Glib is just another library like any other, and POSIX is just a library plus specification of the details any platform would have to specify. And if you're not on something that tries hard to look like a *nix, POSIX mastery isn't going to help you.

Autotools is a plague slowly being eradicated, the problems it ostensibly solved have become far less serious to the point that they can be effectively dealt with by less insane means.

Make is increasingly replaced or supplemented with other tools (cmake, scons, ninja, ant if you're crazy), especially when builds start getting complex.

Heavy macro usage is not some modern idiom. In fact, "these days" it's indicative of laziness, poor design, premature optimization, or a religious refusal to use an OO language for OO code. Sadly there is a lot of this code out there, but yours doesn't have to be part of it. If writing your application involves many and/or complex macros, you should reconsider your approach.

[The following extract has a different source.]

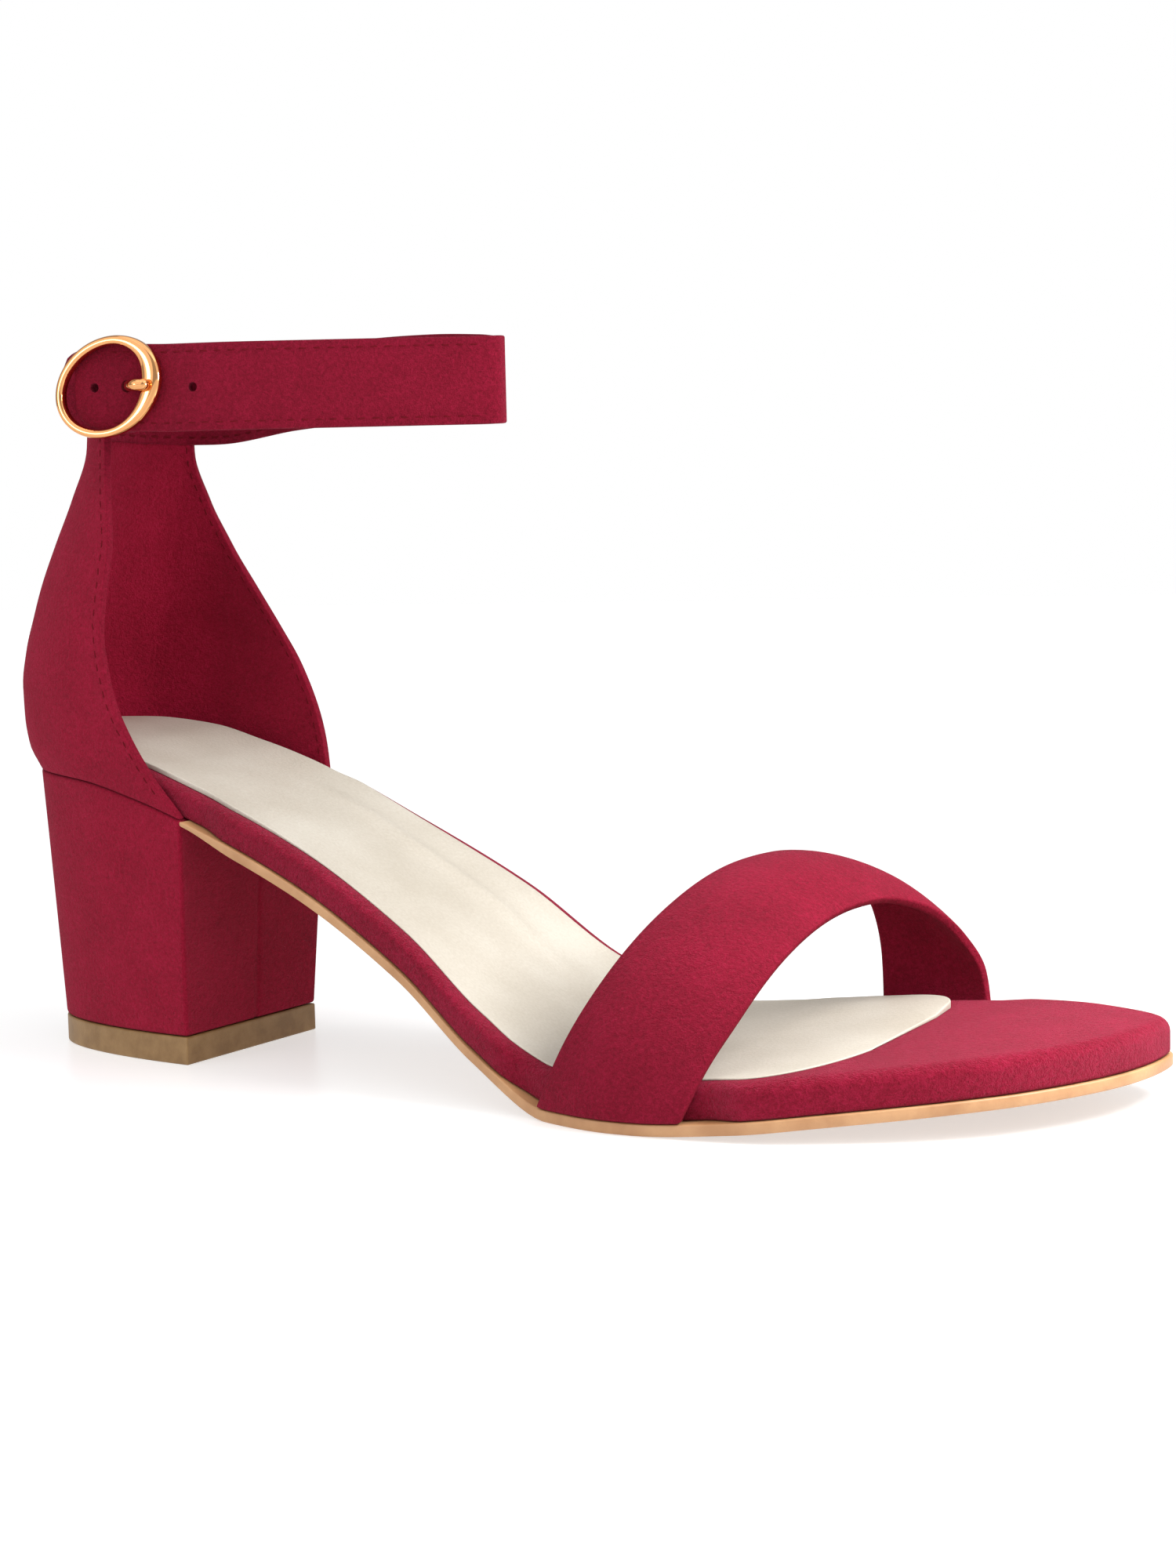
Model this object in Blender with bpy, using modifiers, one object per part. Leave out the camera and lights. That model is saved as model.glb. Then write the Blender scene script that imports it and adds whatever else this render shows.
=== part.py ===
"""Block heel sandal, right shoe: suede toe band, closed counter with ankle strap, block heel.

The tables and sizes are in millimetres and are scaled to metres when a mesh is made.
+X runs to the toe, +Y to the inner (medial) side and +Z up from the floor. Stations
along the shoe start at the rear of the heel seat; the origin is under the heel.
"""

import math

import bmesh
import bpy
from mathutils import Vector

MM = 0.001

# Main sizes
LENGTH = 228.5
BALL_WIDTH = 84.0
SEAT_LENGTH = 49.5
SEAT_HEIGHT = 54.7
TOE_SPRING = 5.6
GAP = 0.3

# Sole pieces
OUTSOLE_THICKNESS = 2.1
OUTSOLE_MARGIN = 0.5
OUTSOLE_EDGE = 0.5
RIM_THICKNESS = 6.6
RIM_ROUND = 2.6
RIM_EDGE = 0.5
HEEL_PAD = 3.0
CUP_DEPTH = 1.5
ARCH_LIFT = 2.0
ARCH_FROM = 0.1
HOLLOW_FULLNESS = 6
SOCK_THICKNESS = 0.8
SOCK_EDGE = 0.4
SOCK_INSET = 3.1
SOCK_TUCK = 0.6
SOCK_FRONT = 186.5
SOCK_ROUND_FROM = 160.0
SOCK_ROUND_ROWS = 9
SOCK_ROUND_POWER = 0.28
SOCK_ROUND_GROWTH = 4
SOCK_FRONT_CENTRE = 14.0

# Heel
TOP_PIECE_HEIGHT = 5.5
HEEL_REAR = 5.2
HEEL_BASE_LENGTH = 43.8
HEEL_BASE_HALF_WIDTH = 20.1
HEEL_BASE_CENTRE = -2.0
HEEL_BASE_TURN = math.radians(-5.0)
HEEL_SQUARENESS = 3.0
HEEL_REST_X = 27.0

# Upper
COUNTER_WALL = 1.6
COUNTER_TOP = 138.6
BAND_WALL = 1.7
BAND_TUCK = 1.0
BAND_LEAN = 1.1
TUCK_LEAD = 3.5
TUCK_FADE = 7.0
BAND_REAR_RISE = 38.8
BAND_FRONT_RISE = 29.0
BAND_CROWN = 2.7
BAND_BULGE = 2.0
BAND_REAR_RIDGE = 9.5
BAND_FRONT_RIDGE = 7.1
BAND_LATERAL_SQUARENESS = 1.86
BAND_MEDIAL_SQUARENESS = 2.42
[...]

I wouldn't regard POSIX as "just another library". It is the interface between your program and the operating system. In order to gain a healthy understanding of things like memory mapping, signals and process control, you have to go beyond the corresponding man pages.


That has nothing to do with C. You would need to do the same thing in any language on any platform.


Most higher level languages do have wrappers around these calls, but you rarely have to worry about things such as async-signal-safety or EINTR, for example. Knowing why such things are problematic isn't of much interest to the average Python programmer, while essential for writing correct and safe C code.


I wasn't talking about "higher level languages", really. Still, you have made a strange statement. Most obviously, if you don't worry about EINTR in Python, your code crashes. This was, in fact, the subject of a recent draft PEP (475) that generated a fair bit of discussion but not much consensus.

To the extent you're better off in Python or any other high-level language than in C, it's because things are removed from your control. Obviously, if you can't do something in a language, you can't do it wrong. That is uninteresting.

And of course EINTR and much signal behavior is POSIX-specific -- as in, you may not even have it (or necessarily anything like it) on other platforms. This, again, is not a "C" thing.

All the world is not POSIX.


You make an excellent point. Perhaps more so than with other languages, getting to grips with making C actually useful relies a lot on quite extensive knowledge of the build environment.


You also have to know about how computers work, how they represent numbers, how and where they store memory, how computers process information, you have to know about interrupts low level os stuff, networking protocols, physical hardware limitations, debugging low level byzantine failures. You have to know a lot more than just C syntax. I haven't even mentioned computer science, best practices, working with others, architecture and UI topics.


It's not only the build environment. Mastering C goes way beyond the superficial level of just learning the language and the libraries. Being a very thin abstraction over the machine, you will inevitably encounter some quirks which can only be explained from the perspective of a compiler writer or a hardware designer. Also, POSIX is not just another library, it's the interface between your program and the operating system. Knowing what to call and how to call it ultimately requires a good foundation in OS theory.


Well yeah, that is like saying learning C# means mastering .NET, MS Build, Visual Studio, WPF, etc.

The language is the handle of the umbrella, everything else are the spokes and material between them.


How is knowing useful libraries for C any different to knowing useful library for other languages? Perl (about the only other language I have any experience with) seems to be dependant on modules which you struggle to compile through cpan.